The airplane is not Boeing's first Dreamliner. The factory, far from Everett, belongs to the state's other airplane manufacturer.
The apple of Carson's eye is a sporty little two-seater built by CubCrafters of Yakima, priced at around $120,000. He's buying it for himself and his family.
Carson has made several visits to the Yakima facility, which employs about 100 in manufacturing and maintenance facilities alongside McAllister Field airport. It turns out he has a personal family connection with the site.
His father, Kit Carson, took a break in the 1950s from his career as a Boeing test pilot to work as a contract pilot for Lamson Aircraft at the Yakima location now used by CubCrafters.
For about 18 months, the elder Carson flew a prototype gull-winged crop-duster airplane called the Lamson Air Tractor. Though the company failed before the aircraft went to market, the design was bought and further developed by Grumman into a successful crop-duster called the Grumman Ag-Cat.
Today, at 61, Scott Carson is buying a Sport Cub S2, a modernized version of the old Piper Cub that dates to the 1930s. It's what's known as a "metal-tube-and-fabric" aircraft, which makes it extremely light.
Carson's plane does, however, have modern avionics and airbags.
It's a plane for someone who loves flying.
"We have a shared passion," said CubCrafters Chief Executive Todd Simmons. "Scott is very much an airplane guy, going back even to his teenage years."
In the early 1960s, Carson took an aircraft mechanics course at the old Edison Technical School on Broadway in Seattle, a course which later became part of the South Seattle Community College program.

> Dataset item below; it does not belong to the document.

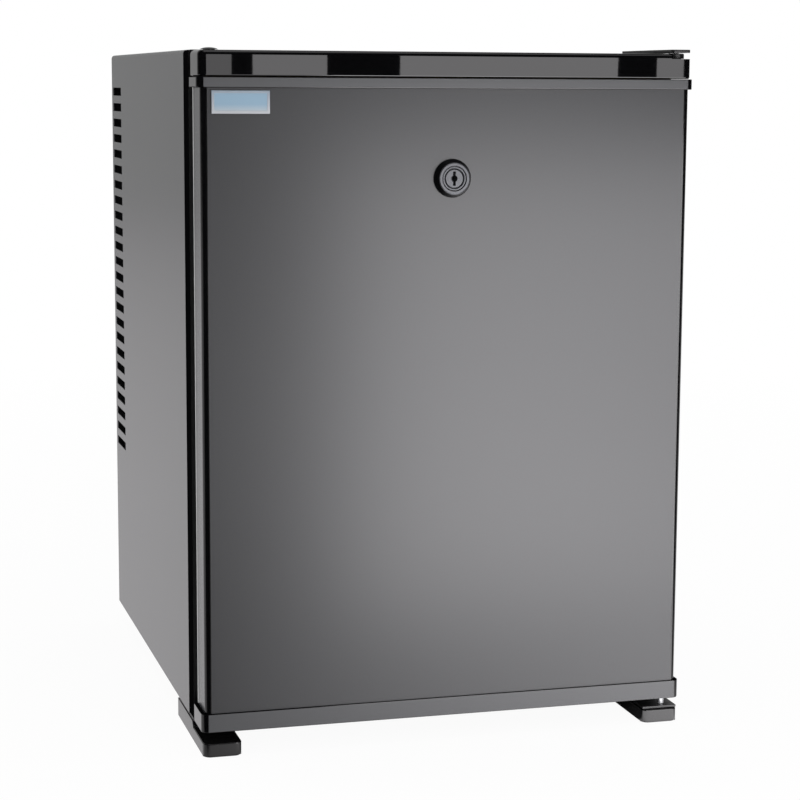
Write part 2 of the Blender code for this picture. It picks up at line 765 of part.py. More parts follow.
def make_cabinet():
    screw_holes = [screw_form("hinge_screw_hole_%d" % number, depth, SEAT_GAP)
                   for number, depth in enumerate(SCREW_DEPTHS, 1)]
    drain_hole = rod(
        "drain_hole", (DRAIN_X, (COMPARTMENT_BACK + BACK_PANEL) / 2, DRAIN_HEIGHT), "Y",
        DRAIN_RADIUS + SEAT_GAP, BACK_WALL + 2 * DRIP_TRAY_DEPTH, sides=SMALL_SIDES)
    boss_hole = block(
        "evaporator_boss_hole",
        (-BOSS_WIDTH / 2 - SEAT_GAP, BOSS_WIDTH / 2 + SEAT_GAP),
        (COMPARTMENT_BACK - CUT_OVERSHOOT, BOSS_BACK + SEAT_GAP),
        (EVAPORATOR_MIDDLE - BOSS_HEIGHT / 2 - SEAT_GAP,
         EVAPORATOR_MIDDLE + BOSS_HEIGHT / 2 + SEAT_GAP))
    hatch_hole = block(
        "hatch_hole",
        (-HATCH_WIDTH / 2, HATCH_WIDTH / 2),
        (BOSS_BACK, BACK_PANEL + CUT_OVERSHOOT),
        (EVAPORATOR_MIDDLE - HATCH_HEIGHT / 2, EVAPORATOR_MIDDLE + HATCH_HEIGHT / 2))
    bolt_hole = block(
        "bolt_hole",
        (-BOLT_WIDTH / 2 - KEEPER_SIDE_CLEARANCE, BOLT_WIDTH / 2 + KEEPER_SIDE_CLEARANCE),
        (BOLT_FRONT - KEEPER_DEPTH_CLEARANCE, BOLT_BACK + KEEPER_DEPTH_CLEARANCE),
        (MOUTH_TOP - CUT_OVERSHOOT, KEEPER_LOW + KEEPER_THICKNESS + CUT_OVERSHOOT))
    cut(make_wrap(), *screw_holes)
    make_pan()
    cut(make_back_panel(), hatch_hole, drain_hole)
    cut(make_foam(), boss_hole, hatch_hole, drain_hole, *screw_holes)
    cut(make_liner(), boss_hole, drain_hole)
    cut(make_front_frame(), bolt_hole)
    cut(make_keeper(), bolt_hole)
    make_rear_rails()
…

Carson never did complete that course, but at a conference Thursday in Bellevue, Jill Wakefield, the college's president, presented him with an honorary airplane mechanic certificate.
In any case, Carson's career in aviation had long since taken off.
In an e-mail, Carson said he first flew solo at about 17. By year end, he'll have a new set of wings.
Does Boeing in Chicago have any concerns about Carson flying a small plane while he's CEO?
"No issue," said Boeing spokesman Peter Conte. "We have many Boeing employees and executives who fly. ... It's what we do."
— Dominic Gates
Spam, spam, and trademark with spam
Call it one small step for spam, one giant leap for spamkind.
After a 63-page legal and linguistic analysis, a panel of federal trademark judges ruled this past week that consumers aren't likely to confuse Spam, the canned meat product, with Seattle-based Spam Arrest's software for blocking junk e-mail.
It's "the first and only" victory in a raft of cases that meat-packing giant Hormel, which makes Spam, has brought against software companies, says Spam Arrest's attorney, Derek Newman. Some others settled, while many have been waiting for the outcome of Spam Arrest's bout.
The case was widely watched in the world of trademark law because the evolution of the word spam created "kind of an unusual situation," says Graham & Dunn attorney Michael Atkins, who writes a blog on the subject.
Companies commonly try to keep a product's trademarked name from becoming a generic term for that type of product. Some struggle — see Xerox, Kleenex or Frisbee. Others fail entirely, in what trademark lawyers call "genericide" — "elevator was once a trademark, as was aspirin," says Newman.
But in the case of spam, the word jumped from its original product category into something completely different (courtesy of the British comedy group Monty Python's skit where the use of "spam, spam, spam, spam" overwhelms other conversation).
"It's the first time I can think of where that has happened," says Atkins
"Hormel has tried to put the genie back in the bottle" with these cases, he says, but the judges concluded that the company "does not have a monopoly over ordinary English words, which the trademark board found spam was."
Hormel attorney Allen Hinderaker in Minneapolis says the company is considering whether to appeal the decision. Newman says Spam Arrest "has spent several hundred thousand dollars" on the case but is prepared to fight on.
The ruling leaves Spam Arrest's trademark intact. But it doesn't mean there's free license to use the word spam just anywhere.
Hormel, the judges note, has registered the Spam trademark not just for meat products but also for "wearing apparel, hand kitchen slicers, jewelry, playing cards, pens, mugs, tennis balls and toys, and the service of participating in automobile races."
After all, as an official for the Spam Museum gift shop testified, "it seems anything we can put Spam on will sell."